L’agrandissement sera aussi l’occasion d’améliorer nos services techniques à Boucherville, en mettant sur pied notamment un système de suivi de la pellicule par lequel nous évaluerons périodiquement son changement chimique, nous évitant ainsi les mauvaises surprises d’un film trop détérioré pour être restauré.

L’agrandissement sera aussi l’occasion de nous doter d’un lieu de travail plus conforme à nos exigences : l’air sera pur et propre (les négatifs ne courront plus aucun danger) et les salles de vision adéquates. L’agrandissement sera aussi l’occasion d’une réévaluation de la collection, de son informatisation, donc de sa mise en valeur.
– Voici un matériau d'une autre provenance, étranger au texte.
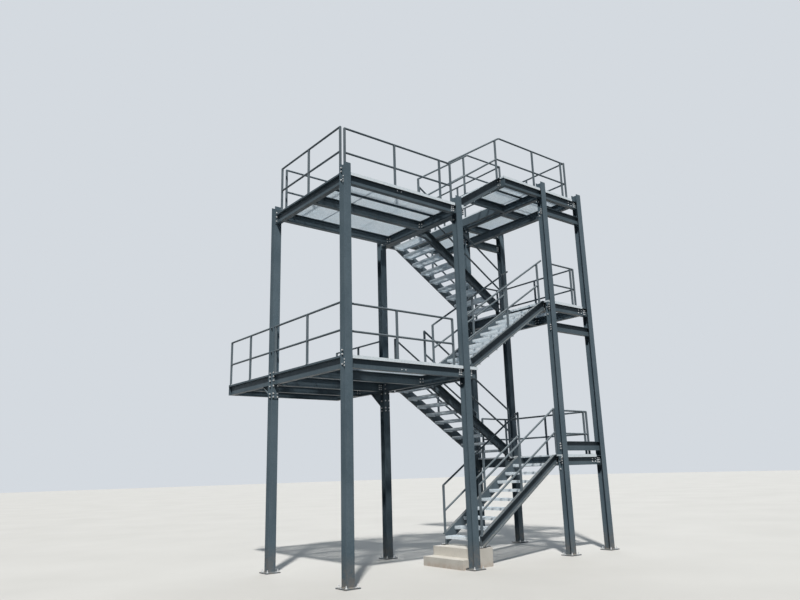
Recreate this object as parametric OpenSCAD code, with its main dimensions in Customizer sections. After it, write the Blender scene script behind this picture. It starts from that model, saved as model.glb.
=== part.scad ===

L’agrandissement sera aussi…

François Auger

Croquis d'architecte pour l'agrandissement des entrepôts; mise en chantier : 1989
Croquis d’architecte pour l’agrandissement des entrepôts; mise en chantier : 1989

Notes:

  1. Tant que le film est en distribution, il est monté sur bobines métalliques et transporté dans des valises également de métal; pour la conservation, le film doit être enroulé sur un noyau de bois ou de plastique neutre et déposé à plat.
  2. Un ruban noir opaque qui cache le bruit.
  3. Tel est le slogan qui se retrouve sur plusieurs macarons produits par des archives pour publiciser la question.